Чаще всего в средневековой и новой истории еврей имел два облика. Внутри общины еврей определял себя прежде всего верностью Торе, а для других – мусульман и христиан – являлся прежде всего как профессионал. В отношениях с неевреями второе обстоятельство прикрывало первое. Еврейство могло быть даже и достоинством, если обеспечивало профессиональный успех. Так было в эпоху арабского средневековья, когда специфическая еврейская образованность, а именно, знание ивритской, греческой и латинской литературы и учености, сделала евреев переводчиками и толкователями этих источников на арабский язык. Так было в Позднее Средневековье Западной Европы, когда торговля и ростовщичество были уже желанными, но все еще осуждаемыми для христиан видами деятельности.
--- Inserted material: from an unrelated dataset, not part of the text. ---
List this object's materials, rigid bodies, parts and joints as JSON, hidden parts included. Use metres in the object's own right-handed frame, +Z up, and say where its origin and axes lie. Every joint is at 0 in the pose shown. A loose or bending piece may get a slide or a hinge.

К XIX веку, после Великой французской революции и политических реформ Наполеона в основных западноевропейских странах сложилась ситуация, когда деньги и политика заместили религию в ее функции структурирования общественной жизни. Процесс шел давно, уменьшение политической роли религии увеличивало веротерпимость – сначала в отношениях католиков и протестантов, а позже и в отношении к иноверцам-евреям. А там, где конфессиональная принадлежность человека становилась все более частным делом, еврей впервые со времен изгнания получил надежду перестать быть чужаком – быть как все.

Почему европейцы, в XIX веке, унявшие было массу ограничительных антиеврейских законов, с начала ХХ века стали массово предаваться юдофобской идее “еврейского заговора” имеет один ответ: им стало хуже жить, но не материально (с этим, до поры было все в порядке), а морально. В последней трети благополучного XIX века в европейски цивилизованном мире нарастала тревожность и предчувствие беды. Первая мировая война оправдала эти предчувствия: разрушила государства, политические системы, мировую экономику и, может быть, не в последнюю очередь, веру в способность людей коллективно владеть порядком собственной жизни. До войны тревоге и сомнению искали психологические объяснения: известный публицист Макс Нордау описывал утрату жизненных целей и общественных смыслов, разочарование в свободе, сумеречное настроение, называя это “вырождением” психики, непостижимость собственного сознания психиатр Зигмунд Фрейд связал с понятием бессознательного.

Но это – для “высоколобых”. После войны выяснилось, что сдвинутые с места войной и сбитые с толку европейские массы предпочитают называть причиной своих бед что-то более доступное пониманию. Инородность еврея была еще один раз в истории выстроена заново – в понятиях, которыми мыслил себя новый массовый человек ХХ века: в понятиях заговоров, тайных учений и расовой предопределенности зла. Этому массовому человеку самому было уже давно начихать на религию. Единственное во что он еще верил – это в Природу, в ее неоспоримые законы, в полезные и вредные свойства обитателей Земли. Среди вторых нашли место и еврею – обстоятельно, научно и неотвратимо. Более всего преследование нацистами “расово неполноценных” напоминало систематическую охоту на истребление определенного вида животных. Эта охота на людей получила название геноцида. Иудей языческого Рима мог отступить в язычество, еврей мусульманского и христианского миров тоже мог, ради сохранения жизни, отступить, обратиться. “Природный” еврей ХХ века не имел никаких шансов ибо с новейшей точки зрения, которую и следует именовать, собственно, “антисемитизмом”: справляет еврей субботу, или не справляет – не имело уже никакого значения.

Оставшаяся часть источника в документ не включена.